Cavill's Superman in this is hands down the worst Superman we've had in the movies. Even Routh out classes him. He is a stoic character, who shows little emotional range other depression and self doubt. Cavill was so wooden in so many scenes, he failed to evoke any proper emotion in scenes that should have been emotion filled, and he was completed acted off the screen by Affleck. I feel like he had the same expression on his face for most of the movie. I don't entirely blame Cavill. The script and direction also share the blame for turning Superman into a wooden depressing bore.
Now for someone truly terrible in every way - Jesse Eisenberg as Lex Luthor. I say whole heartedly with no exaggeration that he is one of the worst CBM villains ever. He was a cartoonish caricature, with paper thin characterization, no clear motivation, and hammed up the movie as a truly annoying character. Why was he doing what he was doing? Why did he hate Superman so much? We get some fleeting mention of his dad hitting him, but it's never elaborated on. If you coughed you'd miss the line. He was always the worst part of the trailers for me, and people kept saying what we're seeing is just a facade act for his real menacing persona, but he was a cartoony ham all the way through.
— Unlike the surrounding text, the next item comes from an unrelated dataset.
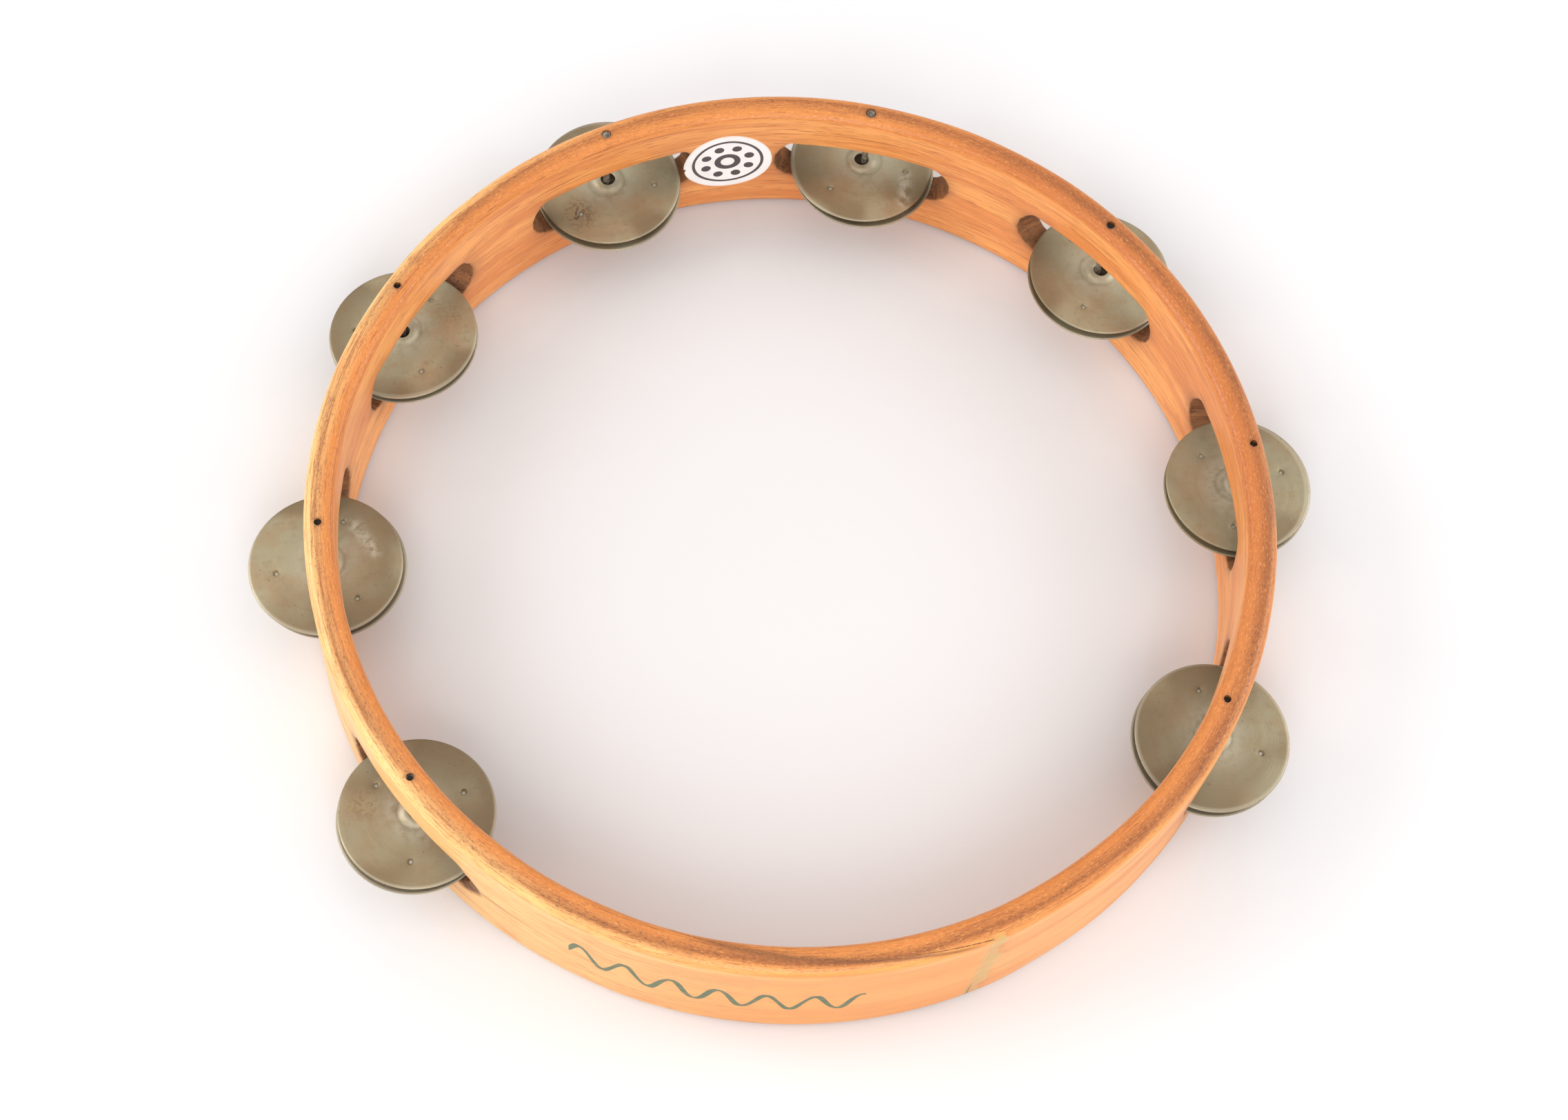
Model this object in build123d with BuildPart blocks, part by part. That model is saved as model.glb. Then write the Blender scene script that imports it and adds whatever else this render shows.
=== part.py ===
"""Headless wooden tambourine: a bent hoop with eight slots, a pair of sheet-metal jingles in each.

Origin: centre of the hoop, on the surface that it rests on. +Z is up. -Y is the side that the
hand grips, where the hoop has no slots. All sizes are in millimetres, all angles in degrees.
"""
from build123d import *
from math import cos, degrees, radians, sin, sqrt
import os

os.makedirs("parts", exist_ok=True)

INCH = 25.4

# ---- hoop: one strip of wood, bent round and lapped on itself ----
HOOP_OUTER_RADIUS = 5 * INCH
HOOP_THICKNESS = 5 / 16 * INCH
HOOP_HEIGHT = 1.75 * INCH
HOOP_EDGE_RADIUS = 2.4
HOOP_INNER_RADIUS = HOOP_OUTER_RADIUS - HOOP_THICKNESS
WALL_MIDDLE = HOOP_INNER_RADIUS + HOOP_THICKNESS / 2

# ---- eight stations, about evenly spaced except for the gap at the hand grip ----
STATION_COUNT = 8
STATION_PITCH = 35.0  # angle between neighbouring stations
STATION_STRAYS = (0.0, 0.1, 0.4, 0.3, 0.2, 0.1, -0.7, -0.5)  # how far each was drilled off its even place
FAR_SIDE = 90.0  # direction opposite the hand grip
SLOT_LENGTH = 50.0
SLOT_HEIGHT = 5 / 8 * INCH
SLOT_FLOOR = (HOOP_HEIGHT - SLOT_HEIGHT) / 2
SLOT_CUT_REACH = 10.0  # how far a slot's cut runs each way from the middle of the wall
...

The last scene with Batman is cringe worthy. The way he got his bald head was really anti climatic and dull. I haven't disliked a CBM villain this much since the trinity of woeful villains in The Amazing Spider-Man 2.
Now for the ladies. Amy Adams was decent. But somewhere between MOS and this what ever chemistry she and Cavill had fizzled out. I didn't feel much between them in this. Maybe it's because Cavill was so stoic and wooden this time around, but Amy was at least trying. But she can't achieve much when the effort was one way. I still really like her as Lois. Along with Affleck and Irons, she felt like she was actually giving a damn.
Gal Gadot was serviceable. The huge exaggeration about her scene stealing characterization is a classic example of fans totally over exaggerating something. Her entry into the movie saving Batman's butt was cool and all, she looked great in costume and kicked ass beautifully, but she was just an action piece. We learn almost nothing about her character, she has very little personality shown, and the bulk of her screen time is her being totally silent just observing stuff and looking hot. I'm sure she'll be a great Wonder Woman in her movie, but her presence here did not warrant the insane praise I've been reading about her.
Doomsday was one of the worst parts of the movie, and should never have been included. Half the time all I saw was electricity and fire and explosions around him, and I didn't know what the hell was going on. CGI characters were flying all over the place in CGI explosions.
It was also WAY too soon to do the death of Superman. Cavill's Superman has not earned that story yet. This is only his second outing, and there was just no emotional impact there, and I didn't believe the world grieving for him the way they did at the end. Only Lois and Martha's grief seemed in any way real.
Now regarding the actual Batman vs Superman conflict, it lasted all of what 7 minutes? They shared so little screen time together, most of it not even them in any conflict. The way it was resolved with the whole Martha thing was absolutely ridiculous. I thought people were half kidding when I read about it, and there was more to it than they were letting on. But no Batman ends the fight and sides with him just because Superman has a mother named Martha who was captured. Lazy and stupid writing wrapped into one. I don't know what they were smoking when they thought that was the way this epic showdown fans have been waiting years to see should end. Not enough face palms in the world to do it justice for how silly that was.
The amount of dream sequences in this was so frustrating and half the time I had no idea what was going on with them. The worst one had to be Batman's one in Mad Max land. Utterly pointless and a total WTF sequence.
The movie was choppy, rushed, badly edited and never gave the audience a chance to breathe and absorb the rapid succession of quick cutting scenes. I feel like it was several movies chopped into pieces and crammed sloppily into one. I hear there is an uncut version coming. There must be at least another 30 minutes of footage to add on.
The JL email cameos did nothing for me. I really didn't like how Flash looked. The fact Superman is still alive at the end makes all the dramatic stuff about his death seem totally pointless. At least the comics showed his loved ones and colleagues live without him, miss him, and mourn him for a long time before his eventual return. There was fall out and consequences explored there.